Selbst wenn dieser ungenannt bleibt, so ist er doch vorhanden. Kritisiert sie
z.B. das Wertprinzip, dann transportiert sie gleichzeitig eine Idee davon, dass
es auch anders gehen könnte. Dieses Anders-sein ist zwar nicht der
Kommunismus, aber der Weg dahin. Ein Bilderverbot für den Kommunismus zu
verhängen, verunmöglicht der Linken, zu wissen, wofür sie sich
einsetzen soll, warum sie das Bestehende kritisieren soll, und macht blind,
für Ansätze und Entwicklungen, die den Weg zu einer befreiten
Gesellschaft weisen.
Genau gesagt, will die Antifa mit den Mitteln der Gesellschaft,
nämlich der Politik, diese Gesellschaft abschaffen. Kritik
ist auch ein Mittel der Gesellschaft. Ihr Eingreifen in die Gesellschaft
ist immer an Einzelbeispiele und einzelne Widersprüche
geknüpft. Die Kritik greift sich auch immer Einzelbeispiele
und einzelne Widersprüche heraus, nur finden die sich meist in der Linken.

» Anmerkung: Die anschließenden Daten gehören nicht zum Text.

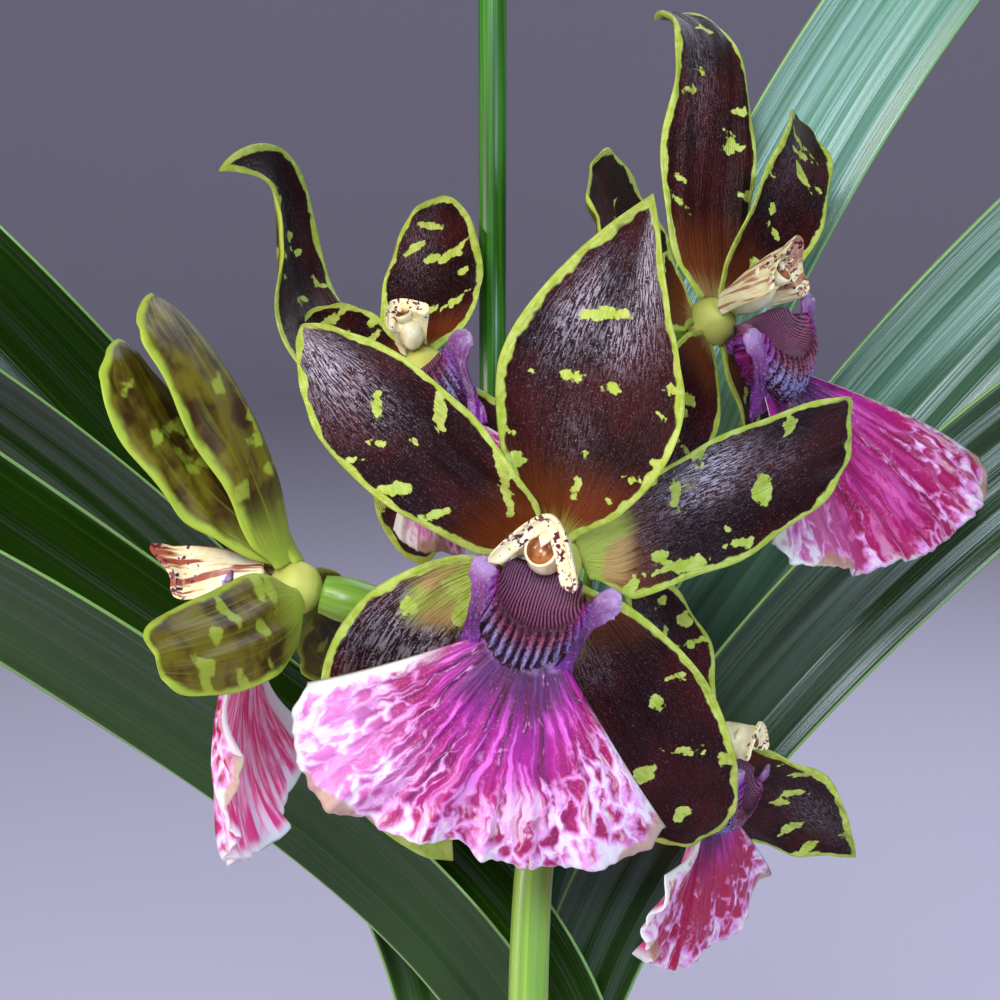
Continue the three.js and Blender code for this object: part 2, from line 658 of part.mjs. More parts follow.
// Hooded column: an arched hood with the anther in its mouth, open towards the lip.
function column(bloom) {
  const shape = { ...COLUMN, ...bloom.column };
  const { length, baseRadius, mouthRadius, flare, wrap, wall, rise, anther, antherRise, ridge } = shape;
  const first = HUB_RADIUS + GAP;
  const outer = [];
  const inner = [];
  const [steps, sides] = DETAIL.column;
  for (let s = 0; s <= steps; s++) {
    const t = s / steps;
    const radius = THREE.MathUtils.lerp(baseRadius, mouthRadius, t ** flare);
    const ring = (size, z) => Array.from({ length: sides + 1 }, (_, k) => {
      const angle = radians(wrap * ((2 * k) / sides - 1));
      return vector(Math.sin(angle) * size, Math.cos(angle) * size + rise, z);
    });
    outer.push(ring(radius, first + length * t));
    inner.push(ring(radius - wall, first + length * t));
  }
  const stretch = 1.6;
  const core = new THREE.SphereGeometry(baseRadius * 0.95, ...DETAIL.knob).scale(1, 1, stretch);
  core.translate(0, rise, first + baseRadius * stretch);
  const cap = new THREE.SphereGeometry(anther, ...DETAIL.knob);
  cap.translate(0, rise + antherRise, first + length - anther * 1.2);
  const rib = new THREE.BoxGeometry(ridge, mouthRadius, length * 0.7);
  rib.translate(0, rise + mouthRadius * 0.4, first + length / 2);
  const geometry = join([slab(inner, outer), core, cap, rib]);
  geometry.rotateX(-radians(shape.tilt)).rotateY(radians(shape.yaw));
  return mesh(`${bloom.name}_bloom_column`, geometry, COLUMN_CREAM);
}

function bloom(plan) {
  const group = facing(plan.at, plan.yaw, plan.pitch, plan.roll);
  group.add(tepals(plan), lip(plan), column(plan));
  return group;
}

// ---------------------------------------------------------------- flower spike

// Ovary and stalk of one bloom, from its node on the spike to just behind its centre.
function ovary(plan) {
  const group = facing(plan.at, plan.yaw, plan.pitch, plan.roll);
  group.updateMatrix();
  const seat = vector(0, 0, -OVARY.behindHub - GAP).applyMatrix4(group.matrix);
  const back = vector(0, 0, -OVARY.straight).applyMatrix4(group.matrix);
  const from = vector(...plan.node);
  const curve = new THREE.CubicBezierCurve3(from, from.clone().lerp(back, 0.5), back, seat);
  const { lerp, smoothstep } = THREE.MathUtils;
  const radiusAt = (t) => lerp(OVARY.stalkRadius, OVARY.flowerRadius, smoothstep(t, 0, 1));
  return taperedTube(curve, radiusAt, ...DETAIL.ovary);
}

function spike() {
  const { path, footRadius, topRadius } = PEDUNCLE;
  const radiusAt = (t) => THREE.MathUtils.lerp(footRadius, topRadius, t ** 2);
  const stem = taperedTube(smoothCurve(path), radiusAt, ...DETAIL.peduncle);
  return mesh("flower_spike", join([stem, ...BLOOMS.map(ovary)]), SPIKE_GREEN);
}

function peduncleHole() {
  const [x, y, z] = PEDUNCLE.path[0];
  const radius = PEDUNCLE.holeRadius;
  const height = 2 * (BARK.top - z);
  const hole = new THREE.CylinderGeometry(radius, radius, height, DETAIL.holeSides);
  return hole.rotateX(Math.PI / 2).translate(x, y, z + height / 2 - GAP);
}

// ---------------------------------------------------------------- assembly

const orchid = new THREE.Group();
orchid.add(pot());
orchid.add(bark([stakeCylinder(GAP), peduncleHole(), ...GROWTHS.map((plan) => pseudobulb(plan, GAP))]));
orchid.add(mesh("stake", stakeCylinder(0), STAKE_GREEN));
orchid.add(...GROWTHS.map(growth));
orchid.add(...LEAVES.map(leaf));
orchid.add(spike());
orchid.add(...BLOOMS.map(bloom));

export default orchid;
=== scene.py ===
"""Potted zygopetalum orchid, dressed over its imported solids: blooms, leaves, bulbs, stake, bark and pot."""

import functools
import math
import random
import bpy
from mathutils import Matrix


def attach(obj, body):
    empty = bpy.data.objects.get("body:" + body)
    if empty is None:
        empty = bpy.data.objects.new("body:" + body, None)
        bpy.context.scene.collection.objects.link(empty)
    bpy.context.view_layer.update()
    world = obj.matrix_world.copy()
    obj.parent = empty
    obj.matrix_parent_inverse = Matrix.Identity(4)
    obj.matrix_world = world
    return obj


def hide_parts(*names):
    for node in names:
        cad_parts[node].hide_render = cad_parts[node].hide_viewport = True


bl_info = {
    "name": "Zygopetalum Orchid",
    "version": (1, 0, 0),
    "blender": (4, 5, 0),
    "location": "View3D > Sidebar > Orchid",
    "description": "Builds a potted zygopetalum orchid piece by piece",
    "category": "Add Mesh",
}

import bmesh
import bpy
from mathutils import Matrix, Vector, noise

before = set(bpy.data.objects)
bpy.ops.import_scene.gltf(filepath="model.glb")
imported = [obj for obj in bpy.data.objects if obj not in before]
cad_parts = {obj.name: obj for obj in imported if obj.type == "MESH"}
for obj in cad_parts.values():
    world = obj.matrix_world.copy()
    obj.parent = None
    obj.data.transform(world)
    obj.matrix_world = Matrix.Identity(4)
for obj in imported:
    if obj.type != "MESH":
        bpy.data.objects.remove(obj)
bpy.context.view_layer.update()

MM = 0.001
BODY = "root"

# ---------------------------------------------------------------- driving sizes, in millimetres and degrees

LEAF_BASE_Z = 152
LEAF_PLEATS = 4
PLEAT_DEPTH = 0.16
# Share of a leaf by which it has leaned away from the fan's middle.
SPREAD_END = 0.17
HUB_RADIUS = 3.4
TEPAL_START = 3

BLADE = dict(
    start=0, forward=0, turn=0, spread=0, sweep=0, lean=0, bend=0, curl=0, roll=0, twist=0, length=40, width=18,
    base=0.35, widest=0.5, taper=2.2, round=0.62, cup=0.2, skew=0, wave=0.5, waves=2.5, phase=0.0, keel=0.0,
    neck=1.0, fold=0.0, rims=(1.0, 1.0),
)
LEAF = dict(BLADE, base=0.42, taper=2.2, round=0.8, cup=0.16, wave=0.9, waves=2.0)

LEAVES = {
    "leaf_left_1": dict(at=(-14, 24), turn=9, spread=-33, sweep=-43, lean=-5, twist=12, length=360, width=24),
    "leaf_left_2": dict(at=(-12, 18), turn=18, spread=-38, sweep=-70, lean=-3, twist=60, length=340,
                        width=16),
    "leaf_left_3": dict(at=(4, -3), turn=12, spread=-70, sweep=4, lean=-4, twist=20, length=360, width=28),
    "leaf_left_4": dict(at=(6, -12), turn=7, spread=-49, sweep=-38, lean=-3, twist=80, length=340, width=20),
    "leaf_right_1": dict(at=(12.7, 22), turn=-12, spread=3, sweep=80, lean=-6, twist=-3, length=380,
                         width=20),
    "leaf_right_2": dict(at=(10, 17), turn=-16, spread=36, sweep=50, lean=-6, twist=-6, length=360, width=21),
    "leaf_right_3": dict(at=(6, 0.6), turn=-12, spread=34, sweep=64, lean=-7.5, twist=-14, length=340,
                         width=21),
    "leaf_back": dict(at=(8.5, 26), turn=-2, spread=4, sweep=4, lean=-26, bend=-60, length=240, width=21),
}

# Painted sheen on two of the right leaves, a pale teal that stands in for reflected light: centre along and
# across, reach along and across, and strength.
LEAF_SHEEN_PATCHES = {
    "leaf_right_1": ((0.72, 0.0, 0.4, 1.6, 0.85),),
    "leaf_right_2": ((0.5, 0.2, 0.35, 1.2, 0.4),),
}

GROWTHS = {
    "growth_front": dict(x=5, y=-6, bulb=11, wide=8.5, deep=10.5),
    "growth_left": dict(x=-14, y=23, bulb=11, wide=8.5, deep=8.5),
    "growth_right": dict(x=14, y=21, bulb=11, wide=8.5, deep=8.5),
}
BULB_BOTTOM = 88
BULB_PROFILE = ((0.6, 0), (0.9, 10), (1.0, 26), (0.9, 44), (0.62, 62))
SHEATH_BOTTOM = 132
SHEATH_TOP = 176
# Leaf bases, then dry sheaths: bottom, top, shares of the bulb's width at both, facing, and half of the wrap.
SHEATHS = (
    (SHEATH_BOTTOM - 6, SHEATH_TOP - 1, 0.86, 0.99, 0, 165),
    (SHEATH_BOTTOM - 16, SHEATH_TOP - 14, 0.95, 0.99, 180, 150), (96, 132, 1.0, 0.93, 70, 150),
    (92, 120, 1.0, 0.98, 250, 160),
)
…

Ehrlicher wäre also eine Strategiediskussion, ob erst die Linke veredelt
werden muss, bevor sie die Gesellschaft verändern darf, oder ob dieser
Prozess parallel verlaufen kann. Entweder man beschäftigt sich mal
mit Nationalismus oder anderentags mit etwas anderem. Das stimmt.
Die Kritikfraktion beschäftigt sich mal mit Antisemitismus, anderentags
mit der Wertkritik, aber am nächsten Tag schon wieder mit Antisemitismus.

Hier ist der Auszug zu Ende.